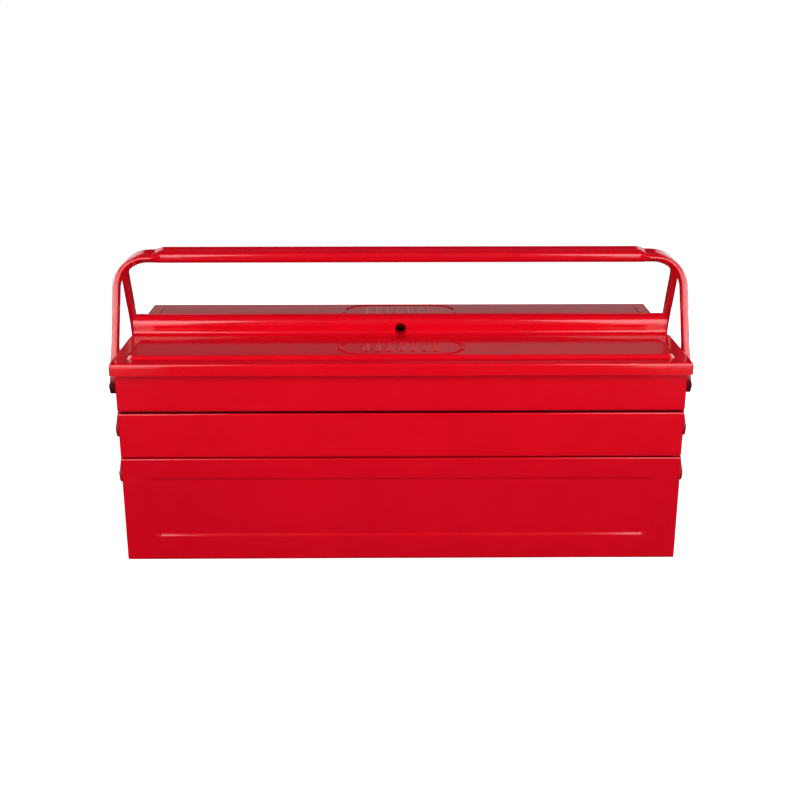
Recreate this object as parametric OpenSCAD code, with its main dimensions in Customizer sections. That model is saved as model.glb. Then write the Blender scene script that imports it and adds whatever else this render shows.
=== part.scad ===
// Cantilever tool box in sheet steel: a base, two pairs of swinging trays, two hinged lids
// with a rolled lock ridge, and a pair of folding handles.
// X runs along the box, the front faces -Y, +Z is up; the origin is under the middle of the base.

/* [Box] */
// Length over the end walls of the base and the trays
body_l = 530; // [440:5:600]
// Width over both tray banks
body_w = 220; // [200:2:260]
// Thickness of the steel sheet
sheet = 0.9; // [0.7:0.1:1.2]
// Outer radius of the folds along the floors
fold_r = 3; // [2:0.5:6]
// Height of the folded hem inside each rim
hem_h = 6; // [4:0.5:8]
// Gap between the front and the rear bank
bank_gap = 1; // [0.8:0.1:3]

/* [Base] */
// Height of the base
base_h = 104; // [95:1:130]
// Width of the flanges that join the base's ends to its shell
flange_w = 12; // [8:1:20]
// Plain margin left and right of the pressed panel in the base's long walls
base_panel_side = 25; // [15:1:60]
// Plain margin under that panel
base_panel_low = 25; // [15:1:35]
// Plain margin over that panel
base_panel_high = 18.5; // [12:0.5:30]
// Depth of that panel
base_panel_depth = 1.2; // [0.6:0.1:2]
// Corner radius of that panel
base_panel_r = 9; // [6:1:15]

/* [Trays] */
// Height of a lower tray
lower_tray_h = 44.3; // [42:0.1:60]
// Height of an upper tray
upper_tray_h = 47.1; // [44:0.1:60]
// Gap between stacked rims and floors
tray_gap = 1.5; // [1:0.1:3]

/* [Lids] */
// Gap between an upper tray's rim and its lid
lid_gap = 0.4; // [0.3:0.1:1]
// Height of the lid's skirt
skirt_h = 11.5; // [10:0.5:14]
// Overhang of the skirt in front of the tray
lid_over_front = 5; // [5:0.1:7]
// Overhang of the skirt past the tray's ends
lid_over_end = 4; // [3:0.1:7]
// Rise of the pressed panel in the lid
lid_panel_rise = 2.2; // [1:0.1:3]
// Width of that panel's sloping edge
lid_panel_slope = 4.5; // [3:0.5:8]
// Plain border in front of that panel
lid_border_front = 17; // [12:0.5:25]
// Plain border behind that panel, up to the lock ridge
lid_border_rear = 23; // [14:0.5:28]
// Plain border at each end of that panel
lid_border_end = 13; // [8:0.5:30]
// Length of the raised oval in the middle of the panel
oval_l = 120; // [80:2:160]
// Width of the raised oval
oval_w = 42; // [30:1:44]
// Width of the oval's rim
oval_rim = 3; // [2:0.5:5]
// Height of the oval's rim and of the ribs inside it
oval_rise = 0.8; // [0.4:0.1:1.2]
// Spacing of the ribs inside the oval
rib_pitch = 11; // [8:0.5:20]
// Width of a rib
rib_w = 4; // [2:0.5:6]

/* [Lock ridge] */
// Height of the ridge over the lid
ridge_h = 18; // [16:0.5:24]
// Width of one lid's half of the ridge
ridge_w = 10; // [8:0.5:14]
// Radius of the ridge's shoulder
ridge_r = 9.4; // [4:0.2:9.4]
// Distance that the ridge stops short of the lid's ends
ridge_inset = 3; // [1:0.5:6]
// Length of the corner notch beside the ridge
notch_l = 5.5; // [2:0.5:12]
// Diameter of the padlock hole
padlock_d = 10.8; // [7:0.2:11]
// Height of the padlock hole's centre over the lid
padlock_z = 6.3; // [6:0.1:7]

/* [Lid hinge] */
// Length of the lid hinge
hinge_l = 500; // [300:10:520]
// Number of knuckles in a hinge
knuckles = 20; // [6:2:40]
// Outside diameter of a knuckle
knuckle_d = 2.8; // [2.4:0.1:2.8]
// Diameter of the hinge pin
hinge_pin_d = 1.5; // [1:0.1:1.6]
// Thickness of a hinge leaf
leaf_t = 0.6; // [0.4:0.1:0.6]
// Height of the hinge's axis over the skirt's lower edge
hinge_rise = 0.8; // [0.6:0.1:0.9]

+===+

= Task objective =
Quote each line above in full, word for word.

= Answer =
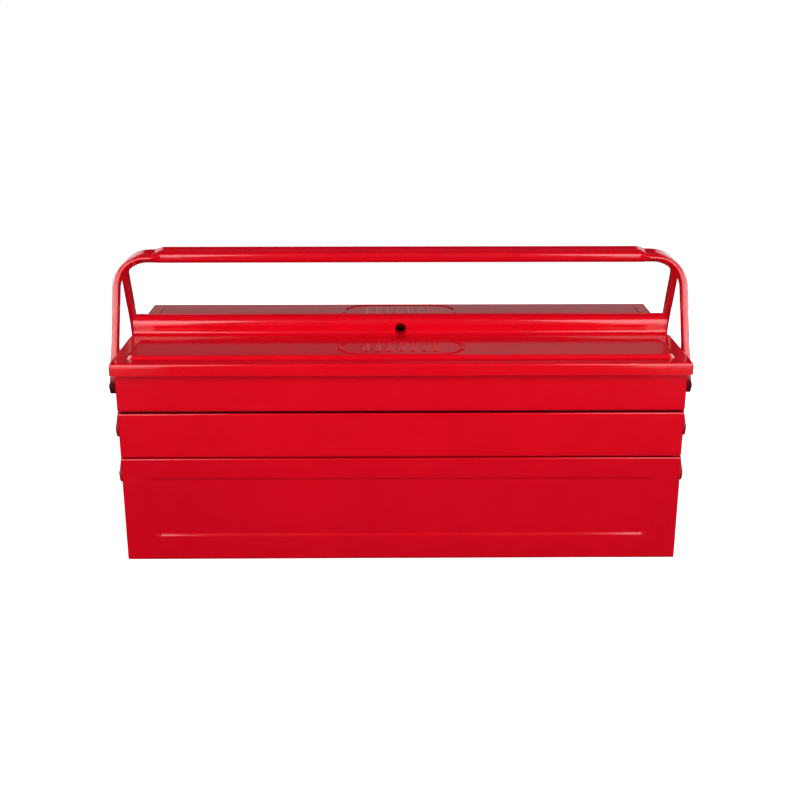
Recreate this object as parametric OpenSCAD code, with its main dimensions in Customizer sections. That model is saved as model.glb. Then write the Blender scene script that imports it and adds whatever else this render shows.
=== part.scad ===
// Cantilever tool box in sheet steel: a base, two pairs of swinging trays, two hinged lids
// with a rolled lock ridge, and a pair of folding handles.
// X runs along the box, the front faces -Y, +Z is up; the origin is under the middle of the base.

/* [Box] */
// Length over the end walls of the base and the trays
body_l = 530; // [440:5:600]
// Width over both tray banks
body_w = 220; // [200:2:260]
// Thickness of the steel sheet
sheet = 0.9; // [0.7:0.1:1.2]
// Outer radius of the folds along the floors
fold_r = 3; // [2:0.5:6]
// Height of the folded hem inside each rim
hem_h = 6; // [4:0.5:8]
// Gap between the front and the rear bank
bank_gap = 1; // [0.8:0.1:3]

/* [Base] */
// Height of the base
base_h = 104; // [95:1:130]
// Width of the flanges that join the base's ends to its shell
flange_w = 12; // [8:1:20]
// Plain margin left and right of the pressed panel in the base's long walls
base_panel_side = 25; // [15:1:60]
// Plain margin under that panel
base_panel_low = 25; // [15:1:35]
// Plain margin over that panel
base_panel_high = 18.5; // [12:0.5:30]
// Depth of that panel
base_panel_depth = 1.2; // [0.6:0.1:2]
// Corner radius of that panel
base_panel_r = 9; // [6:1:15]

/* [Trays] */
// Height of a lower tray
lower_tray_h = 44.3; // [42:0.1:60]
// Height of an upper tray
upper_tray_h = 47.1; // [44:0.1:60]
// Gap between stacked rims and floors
tray_gap = 1.5; // [1:0.1:3]

/* [Lids] */
// Gap between an upper tray's rim and its lid
lid_gap = 0.4; // [0.3:0.1:1]
// Height of the lid's skirt
skirt_h = 11.5; // [10:0.5:14]
// Overhang of the skirt in front of the tray
lid_over_front = 5; // [5:0.1:7]
// Overhang of the skirt past the tray's ends
lid_over_end = 4; // [3:0.1:7]
// Rise of the pressed panel in the lid
lid_panel_rise = 2.2; // [1:0.1:3]
// Width of that panel's sloping edge
lid_panel_slope = 4.5; // [3:0.5:8]
// Plain border in front of that panel
lid_border_front = 17; // [12:0.5:25]
// Plain border behind that panel, up to the lock ridge
lid_border_rear = 23; // [14:0.5:28]
// Plain border at each end of that panel
lid_border_end = 13; // [8:0.5:30]
// Length of the raised oval in the middle of the panel
oval_l = 120; // [80:2:160]
// Width of the raised oval
oval_w = 42; // [30:1:44]
// Width of the oval's rim
oval_rim = 3; // [2:0.5:5]
// Height of the oval's rim and of the ribs inside it
oval_rise = 0.8; // [0.4:0.1:1.2]
// Spacing of the ribs inside the oval
rib_pitch = 11; // [8:0.5:20]
// Width of a rib
rib_w = 4; // [2:0.5:6]

/* [Lock ridge] */
// Height of the ridge over the lid
ridge_h = 18; // [16:0.5:24]
// Width of one lid's half of the ridge
ridge_w = 10; // [8:0.5:14]
// Radius of the ridge's shoulder
ridge_r = 9.4; // [4:0.2:9.4]
// Distance that the ridge stops short of the lid's ends
ridge_inset = 3; // [1:0.5:6]
// Length of the corner notch beside the ridge
notch_l = 5.5; // [2:0.5:12]
// Diameter of the padlock hole
padlock_d = 10.8; // [7:0.2:11]
// Height of the padlock hole's centre over the lid
padlock_z = 6.3; // [6:0.1:7]

/* [Lid hinge] */
// Length of the lid hinge
hinge_l = 500; // [300:10:520]
// Number of knuckles in a hinge
knuckles = 20; // [6:2:40]
// Outside diameter of a knuckle
knuckle_d = 2.8; // [2.4:0.1:2.8]
// Diameter of the hinge pin
hinge_pin_d = 1.5; // [1:0.1:1.6]
// Thickness of a hinge leaf
leaf_t = 0.6; // [0.4:0.1:0.6]
// Height of the hinge's axis over the skirt's lower edge
hinge_rise = 0.8; // [0.6:0.1:0.9]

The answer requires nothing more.